** BEGIN Dataset section **

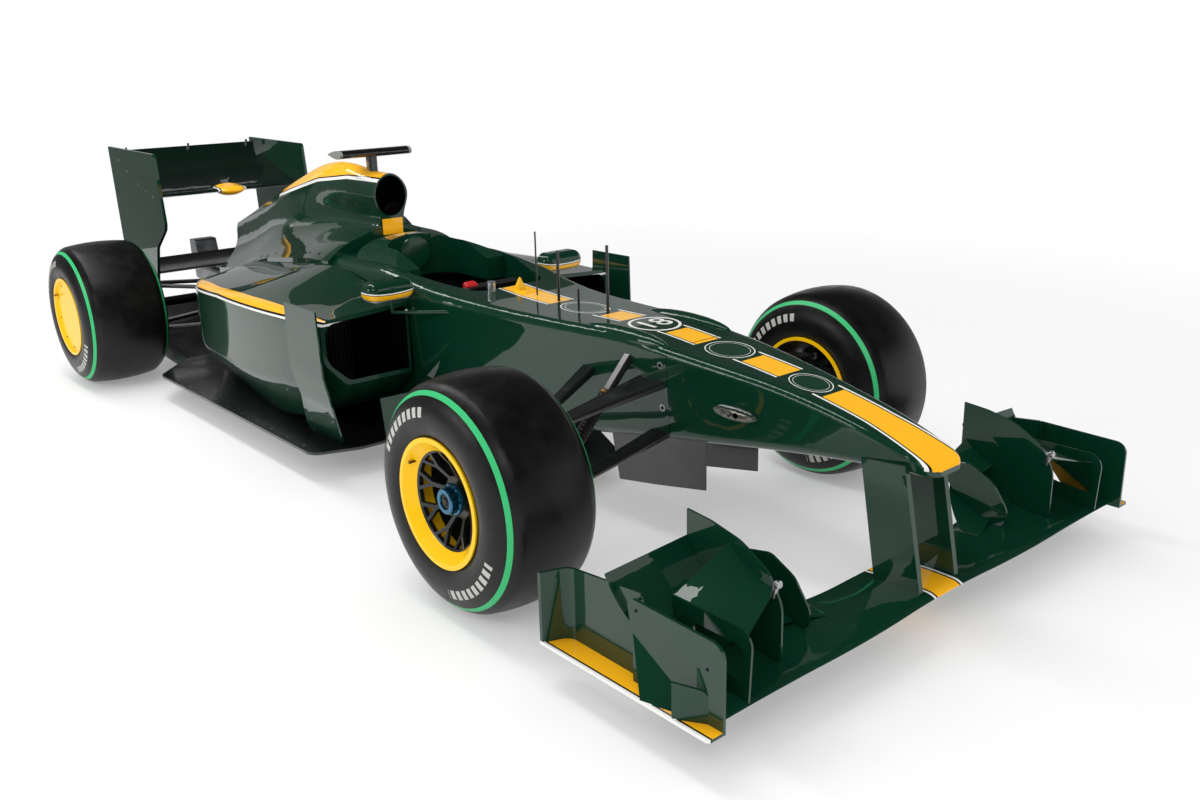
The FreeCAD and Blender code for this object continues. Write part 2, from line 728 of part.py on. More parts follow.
def make_diffuser():
    front = floor_rear_station + fit_gap
    rear = diffuser_rear_station
    roof = [(front, roof_z(front)), (rear, roof_z(rear)),
            (rear, roof_z(rear) - diffuser_thickness), (front, roof_z(front) - diffuser_thickness)]
    shape = side_plate(-diffuser_half_width, 2 * diffuser_half_width, roof, [0, 0, 0, 0])
    half = diffuser_half_width
    for x in (-half, -0.54 * half, -0.22 * half, 0.22 * half - 6, 0.54 * half - 6, half - 6):
        fence = side_plate(x, 6, [(front, roof_z(front) - 4), (rear, roof_z(rear) - 4),
                                  (rear, reference_z + 40), (front + 80, reference_z + 2),
                                  (front, reference_z + 2)], [0] * 5)
        shape = shape.fuse(fence)
    keel = box(-plank_half_width, plank_half_width, front, rear_axle_station - 60, reference_z, floor_top_z)
    return shape.fuse(keel)


# Power train
def make_engine():
    s0 = engine_front_station
    return box(-engine_half_width, engine_half_width, s0, s0 + engine_length,
               floor_top_z + fit_gap, floor_top_z + engine_height)


def make_gearbox(beam):
    s0 = engine_front_station + engine_length + fit_gap
    s1 = s0 + gearbox_length
    end = rear_axle_station + 600
    wide = gearbox_half_width
    case = Part.makeLoft([body_section(s0, gearbox_top_z, 190, wide, wide, 20, 20),
                          body_section(s1, 400, 255, 80, 70, 20, 20)], True, True)
    tail = Part.makeLoft([body_section(s1, 400, 262, 80, 70, 20, 20),
                          body_section(end, 385, 305, 48, 46, 14, 14)], True, True)
    bore = tube_along(at(0, end + 1, 345), at(0, end + 1 - starter_bore_depth, 345), starter_bore_radius)
    post = box(-40, 40, rear_axle_station + 210, rear_axle_station + 330, 330, 425)
    light = side_plate(-58, 116, [(end - 114, 372), (end - 2, 372), (end - 2, 521), (end - 74, 521)],
                       [0, 0, 6, 12])
    return case.fuse([tail, post, light]).cut([bore, beam])


# Wings
def make_front_wing(nose):
    s = wing_leading_station
    z = wing_plane_z
    plane = wing([(-endplate_x + fit_gap, s, z, 230, 7, 20, 12), (-560, s, z, 240, 8, 22, 14),
                  (-wing_centre_half - 40, s, z - 2, 215, 2, 20, 2), (0, s + 8, z, 212, 0, 20, 0),
                  (wing_centre_half + 40, s, z - 2, 215, 2, 20, 2), (560, s, z, 240, 8, 22, 14),
                  (endplate_x - fit_gap, s, z, 230, 7, 20, 12)])
    return plane.fuse(make_pillars(nose))


def make_pillars(nose):
    pillars = []
    for side in (1, -1):
        x = side * pillar_x - pillar_thickness / 2.0
        outline = [(-927, wing_plane_z), (-790, wing_plane_z), (-732, 440), (-862, 450)]
        blade = side_plate(x, pillar_thickness, outline, [0, 0, 0, 0])
        pillars.append(blade.cut(nose))
    return pillars


def make_front_flaps(neighbours):
    """Stacked flaps between the endplate and two fences, under a small cascade wing."""
    end = endplate_x - fit_gap
    lower = wing([(flap_tip_x, -842, 126, 66, 4, 5, 2), (flap_end_x, -812, 138, 150, 24, 9, 14),
                  (inner_fence_x, -792, 142, 190, 34, 10, 22), (end, -775, 138, 178, 34, 9, 18)])
    inner_upper = wing([(flap_end_x, -722, 214, 96, 22, 7, 8), (inner_fence_x, -716, 238, 110, 34, 8, 10)])
    upper = wing([(inner_fence_x, -725, 236, 158, 42, 9, 18), (end, -735, 228, 158, 42, 9, 18)])
    cascade = wing([(inner_fence_x, -882, 300, 152, 27, 8, 14), (fence_x, -944, 262, 216, 7, 8, 10)])
    tall = side_plate(inner_fence_x - sheet / 2, sheet,
                      [(-612, 411), (-612, 250), (-740, 140), (-905, 122), (-905, 268), (-862, 338),
                       (-780, 384), (-690, 404)], [0, 10, 30, 20, 90, 60, 120, 160])
    low = side_plate(flap_end_x - sheet / 2, sheet,
                     [(-628, 268), (-735, 142), (-850, 126), (-862, 178), (-810, 252), (-735, 290)],
                     [0, 60, 20, 40, 60, 40])
    outer = side_plate(fence_x - sheet / 2, sheet,
                       [(fence_rear_station, fence_top_z), (-760, 138), (-958, 116),
                        (fence_front_station, fence_top_z)], [0, 20, 0, 40])
    slot = side_plate(fence_x - sheet, 2 * sheet,
                      [(-792, 250), (-812, 176), (-945, 168), (-945, 250)], [12, 20, 20, 30])
    stack = lower.fuse([inner_upper, upper, cascade, tall, low, outer.cut(slot)]).cut(neighbours)
    return max(stack.Solids, key=lambda piece: piece.Volume)


def make_front_endplate():
    """Flat front panel folded out to the footplate, curved rear panel behind it and a slanted vane."""
    x = endplate_x
    edge = overall_width / 2.0
    front = -front_overhang
    panel = side_plate(x, endplate_thickness,
                       [(-700, 296), (-713, 228), (-934, 110), (front, 110), (front, 305), (-716, 312)],
                       [0, 0, 0, 0, 34, 0])
    fold = Part.Face(Part.makePolygon([at(x + 1, -713, 230), at(edge - 4, -783, 108), at(x + 1, -934, 108),
                                       at(x + 1, -713, 230)])).extrude(vec(6, -2, 4))
    foot = plan_plate(104, 8, [(x, front), (edge - 6, front), (edge, front + 8), (edge, endplate_rear),
                               (x - 24, endplate_rear), (x - 24, -730), (x, -730)],
                      [0, 6, 0, 0, 40, 10, 0])
    curl = endplate_rear - 36
    tail = plan_plate(108, 230, [(x - 19, -722), (x - 12, -722), (x - 15, curl), (edge, curl + 26),
                                 (edge, endplate_rear), (x - 22, curl + 10)],
                      [0, 0, 34, 0, 0, 40])
    above = side_plate(x - 60, 120, [(-400, 286), (-740, 322), (-740, 420), (-400, 420)], [0, 0, 0, 0])
    link = box(x - 16, x + endplate_thickness, -728, -716, 112, 308)
    vane = plan_plate(108, 93, [(edge - 5, -874), (edge - 1, -878), (x + 6, -947), (x + 2, -943)],
                      [0, 0, 0, 0])
    vane_side = side_plate(x - 10, 80, [(-860, 201), (-860, 100), (-945, 100), (-945, 186)], [0, 0, 0, 22])
    return panel.fuse([foot, tail.cut(above), link, fold, vane.common(vane_side)])


def make_rear_wing():
    """Main plane with a thicker middle, and its flap with three small tabs."""
    half = rear_endplate_x - fit_gap
    s = rear_wing_station
    z = rear_wing_z
    chord = rear_wing_chord
    angle = rear_wing_angle
    main = wing([(-half, s, z, chord, angle, 26, 26), (half, s, z, chord, angle, 26, 26)])
    short = chord * 0.8
    swell = wing([(-66, s, z, short, angle, 26, 20), (-44, s - 14, z - 4, short, angle, 44, 20),
                  (44, s - 14, z - 4, short, angle, 44, 20), (66, s, z, short, angle, 26, 20)])
    rear = s + chord * math.cos(math.radians(angle)) + 6
    trailing = z + chord * math.sin(math.radians(angle))
    flap = wing([(-half, rear, trailing - 8, rear_flap_chord, rear_flap_angle, 12, 16),
                 (half, rear, trailing - 8, rear_flap_chord, rear_flap_angle, 12, 16)])
    tilt = math.radians(rear_flap_angle)
    edge_s = rear + rear_flap_chord * math.cos(tilt)
    edge_z = trailing - 8 + rear_flap_chord * math.sin(tilt)
    tabs = [box(x - 2, x + 2, edge_s - 22, edge_s - 2, edge_z - 14, edge_z + 14) for x in (-322, 0, 322)]
    return main.fuse(swell), flap.fuse(tabs)


def make_beam_wing():
    half = rear_endplate_x - fit_gap
    s = beam_wing_station
    return wing([(-half, s, beam_wing_z, 210, 12, 18, 16), (half, s, beam_wing_z, 210, 12, 18, 16)])


def make_rear_endplate(diffuser):
    rear = rear_axle_station + rear_overhang
    foot = [(diffuser_rear_station - gap, roof_z(diffuser_rear_station - gap) - 5) for gap in (15, 100)]
    outline = [(rear - 627, 1018), (rear, 1027), (rear - 35, 533), (rear - 345, 330), foot[0],
               foot[1], (foot[1][0], 330), (rear - 515, 561), (rear - 667, 671)]
    plate = side_plate(rear_endplate_x, rear_endplate_thickness, outline, [20, 0, 60, 20, 0, 0, 20, 60, 60])
    return plate.cut(diffuser)


# Vanes, mirrors, camera and probes
def bent_sheet(levels, thickness):
    """Upright sheet through plan lines, each given as (height, list of (x, station))."""
    wires = []
    for z, line in levels:
        inner = [at(x, s, z) for x, s in line]
        outer = [at(x + thickness, s, z) for x, s in reversed(line)]
        wires.append(Part.makePolygon(inner + outer + inner[:1]))
    return Part.makeLoft(wires, True, True)


def make_side_vanes():
    foot = floor_top_z + fit_gap
    pod_vane = bent_sheet([(foot, [(548, 1150), (566, 1360)]), (200, [(616, 1040), (628, 1262)]),
                           (320, [(672, 968), (672, 1188)]), (420, [(686, 985), (686, 1222)]),
                           (645, [(688, 992), (688, 1215)])], sheet)
    tray_top = reference_z + step_height + tray_lap + fit_gap
    barge = bent_sheet([(tray_top, [(238, 740), (246, 850), (330, 1000), (416, 1074)]),
                        (400, [(262, 740), (290, 850), (372, 1000), (440, 1074)])], sheet)
    slope = side_plate(150, 400, [(700, 392), (1120, 262), (1120, 450), (700, 450)], [0] * 4)
    return pod_vane, barge.cut(slope)


def make_nose_vanes(carriers):
    vanes = []
    for side in (1, -1):
        outline = [(-216, 380), (-216, 208), (-13, 169), (160, 140), (200, 330)]
        vanes.append(side_plate(side * 112 - 2, 4, outline, [0] * 5).cut(carriers))
    return vanes


def make_mirror(carrier, side):
    """Pill shaped mirror case, flat and dished at the back, on a bent stay."""
    x = side * mirror_x
    w = mirror_half_width
    h = mirror_half_height
    front = mirror_station - 46
    back = mirror_station + 16
    face = [at(x - w, front, mirror_z - h), at(x + w, front, mirror_z - h),
            at(x + w, front, mirror_z + h), at(x - w, front, mirror_z + h)]
    case = prism(face, [h - 2] * 4, vec(0, back - front, 0))
    rim = [edge for edge in case.Edges if edge.BoundBox.YMax < front_axle_y + along(front) + 0.1]
    case = case.makeFillet(h - 6, rim)
    dish = prism([at(x - w + 6, back - 4, mirror_z - h + 6), at(x + w - 6, back - 4, mirror_z - h + 6),
                  at(x + w - 6, back - 4, mirror_z + h - 6), at(x - w + 6, back - 4, mirror_z + h - 6)],
                 [h - 8] * 4, vec(0, 10, 0))
    foot = at(x - side * 9, mirror_station - 10, 582)
    stay = tube_along(at(x - side * 9, mirror_station - 10, mirror_z - 20), foot, 6)
    bar = tube_along(foot, at(side * 150, 700, 604), 6)
    corner = Part.makeSphere(6, foot)
    return case.cut(dish).fuse([stay, bar, corner]).cut(carrier)


def make_cameras(carrier, nose):
    """Camera wing over the air intake, and two small cameras on the nose."""
    s = camera_station
    ends = camera_half_span
    bar = wing([(-ends, s, camera_z, 104, 0, 32, 0), (ends, s, camera_z, 104, 0, 32, 0)])
    post = wing([(0, s + 12, 0, 78, 0, 26, 0), (84, s + 12, 0, 78, 0, 26, 0)])
    post.rotate(at(0, s, 0), vec(0, 1, 0), -90)
    post.translate(vec(0, 0, camera_z - 80))
    pods = [egg(at(side * 118, -328, 474), 84, 23, True).cut(nose) for side in (1, -1)]
    return [bar.fuse(post).cut(carrier)] + pods


def make_probes(carrier):
    stands = [(702, 856, 3), (583, 805, 5), (331, 850, 5), (478, 690, 4)]
    return [tube_along(at(0, s, 600), at(0, s, top), radius).cut(carrier) for s, top, radius in stands]


os.makedirs("parts", exist_ok=True)
make_wheels()
save_pair("front_upright", make_knuckle())
nose = make_nose()
cell = make_cell()
save("nose_cone", nose)
save("survival_cell", cell)
save_pair("front_arms", make_front_arms(cell))
save("headrest", make_headrest())
save("seat", make_seat())
save("handwheel", make_handwheel())
beam = make_beam_wing()
gearbox = make_gearbox(beam)
save("beam_wing", beam)
save("gearbox", gearbox)
save("engine_block", make_engine())
upper_arm, lower_arm = make_rear_arms(gearbox)
save("rear_arms_left", upper_arm, lower_arm)
save("rear_arms_right", mirrored(upper_arm), mirrored(lower_arm))
save_pair("rear_upright", make_rear_upright(gearbox))
cover = make_cover()
save("engine_cover", cover)
save_pair("side_pod", make_pod())
save("floor", make_floor())
save("plank", make_plank())
diffuser = make_diffuser()
save("diffuser", diffuser)
front_wing = make_front_wing(nose)
save("front_wing", front_wing)
endplate = make_front_endplate()
save_pair("front_flaps", make_front_flaps([front_wing, endplate]))
save_pair("front_endplate", endplate)
save("rear_wing", *make_rear_wing())
save_pair("rear_endplate", make_rear_endplate(diffuser))
pod_vane, barge = make_side_vanes()
save("side_vanes_left", pod_vane, barge)
save("side_vanes_right", mirrored(pod_vane), mirrored(barge))
save("nose_vanes", *make_nose_vanes([nose, cell]))
save("mirror_left", make_mirror(cell, 1))
save("mirror_right", make_mirror(cell, -1))
save("camera_pod", *make_cameras(cover, nose))
save("probes", *make_probes(cell))
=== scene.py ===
import json
import math
from functools import reduce
import bmesh
import bpy
from mathutils import Matrix, Vector
from mathutils.bvhtree import BVHTree


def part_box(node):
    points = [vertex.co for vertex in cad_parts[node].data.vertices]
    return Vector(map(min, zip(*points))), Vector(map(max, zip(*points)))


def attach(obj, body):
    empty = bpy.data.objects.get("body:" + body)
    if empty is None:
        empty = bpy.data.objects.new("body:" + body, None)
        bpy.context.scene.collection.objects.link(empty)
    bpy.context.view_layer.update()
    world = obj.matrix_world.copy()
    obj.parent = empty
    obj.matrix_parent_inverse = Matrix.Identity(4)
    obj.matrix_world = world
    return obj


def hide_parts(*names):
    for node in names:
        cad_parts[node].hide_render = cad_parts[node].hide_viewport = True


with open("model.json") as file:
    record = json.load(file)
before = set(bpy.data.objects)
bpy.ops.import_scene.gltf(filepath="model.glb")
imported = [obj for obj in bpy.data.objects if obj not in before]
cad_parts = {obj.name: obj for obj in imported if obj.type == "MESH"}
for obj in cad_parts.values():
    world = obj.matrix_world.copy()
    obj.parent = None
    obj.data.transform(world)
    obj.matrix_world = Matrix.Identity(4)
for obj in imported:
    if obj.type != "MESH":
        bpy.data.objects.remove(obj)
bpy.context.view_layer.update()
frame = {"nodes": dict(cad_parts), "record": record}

print("frame loaded,", len(frame["nodes"]), "nodes")

# Places on the car in metres. The car faces -Y and its left side is +X.
place = {"frontAxle": -1.395, "rearAxle": 1.705, "axleHeight": 0.325}
leftRight = ((1, "left"), (-1, "right"))
bodyOf = {nodeName: bodyName
          for bodyName, nodeNames in frame["record"]["behaviour"]["bodies"].items()
          for nodeName in nodeNames}


def behind(station):
    # a station is in millimetres behind the front axle
    return place["frontAxle"] + station / 1000.0


def spot(x, station, z):
    # millimetres across, behind the front axle and up, as metres
    return Vector((x / 1000.0, behind(station), z / 1000.0))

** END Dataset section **

Starting at the first line of the material above, reproduce each line exactly up to and including the line with "return case.fuse([tail, post, light]).cut([bore, beam])".

■ **Response**
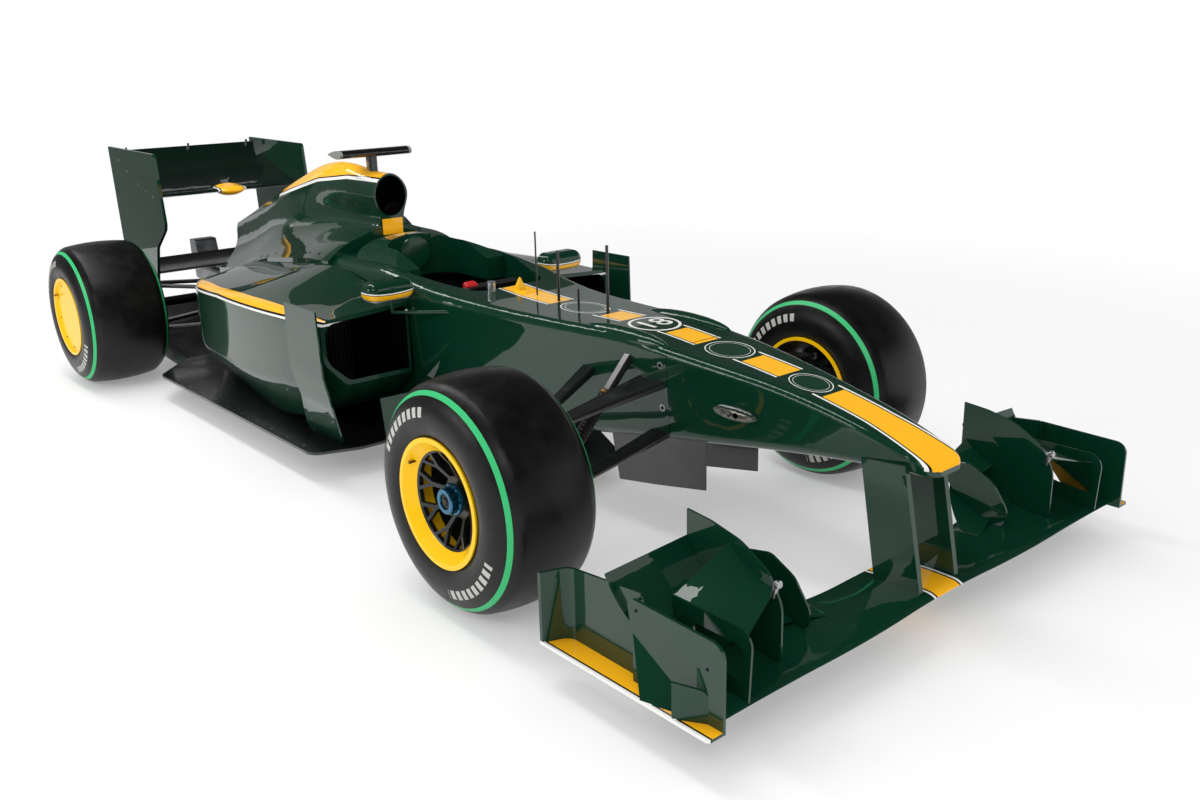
The FreeCAD and Blender code for this object continues. Write part 2, from line 728 of part.py on. More parts follow.
def make_diffuser():
    front = floor_rear_station + fit_gap
    rear = diffuser_rear_station
    roof = [(front, roof_z(front)), (rear, roof_z(rear)),
            (rear, roof_z(rear) - diffuser_thickness), (front, roof_z(front) - diffuser_thickness)]
    shape = side_plate(-diffuser_half_width, 2 * diffuser_half_width, roof, [0, 0, 0, 0])
    half = diffuser_half_width
    for x in (-half, -0.54 * half, -0.22 * half, 0.22 * half - 6, 0.54 * half - 6, half - 6):
        fence = side_plate(x, 6, [(front, roof_z(front) - 4), (rear, roof_z(rear) - 4),
                                  (rear, reference_z + 40), (front + 80, reference_z + 2),
                                  (front, reference_z + 2)], [0] * 5)
        shape = shape.fuse(fence)
    keel = box(-plank_half_width, plank_half_width, front, rear_axle_station - 60, reference_z, floor_top_z)
    return shape.fuse(keel)


# Power train
def make_engine():
    s0 = engine_front_station
    return box(-engine_half_width, engine_half_width, s0, s0 + engine_length,
               floor_top_z + fit_gap, floor_top_z + engine_height)


def make_gearbox(beam):
    s0 = engine_front_station + engine_length + fit_gap
    s1 = s0 + gearbox_length
    end = rear_axle_station + 600
    wide = gearbox_half_width
    case = Part.makeLoft([body_section(s0, gearbox_top_z, 190, wide, wide, 20, 20),
                          body_section(s1, 400, 255, 80, 70, 20, 20)], True, True)
    tail = Part.makeLoft([body_section(s1, 400, 262, 80, 70, 20, 20),
                          body_section(end, 385, 305, 48, 46, 14, 14)], True, True)
    bore = tube_along(at(0, end + 1, 345), at(0, end + 1 - starter_bore_depth, 345), starter_bore_radius)
    post = box(-40, 40, rear_axle_station + 210, rear_axle_station + 330, 330, 425)
    light = side_plate(-58, 116, [(end - 114, 372), (end - 2, 372), (end - 2, 521), (end - 74, 521)],
                       [0, 0, 6, 12])
    return case.fuse([tail, post, light]).cut([bore, beam])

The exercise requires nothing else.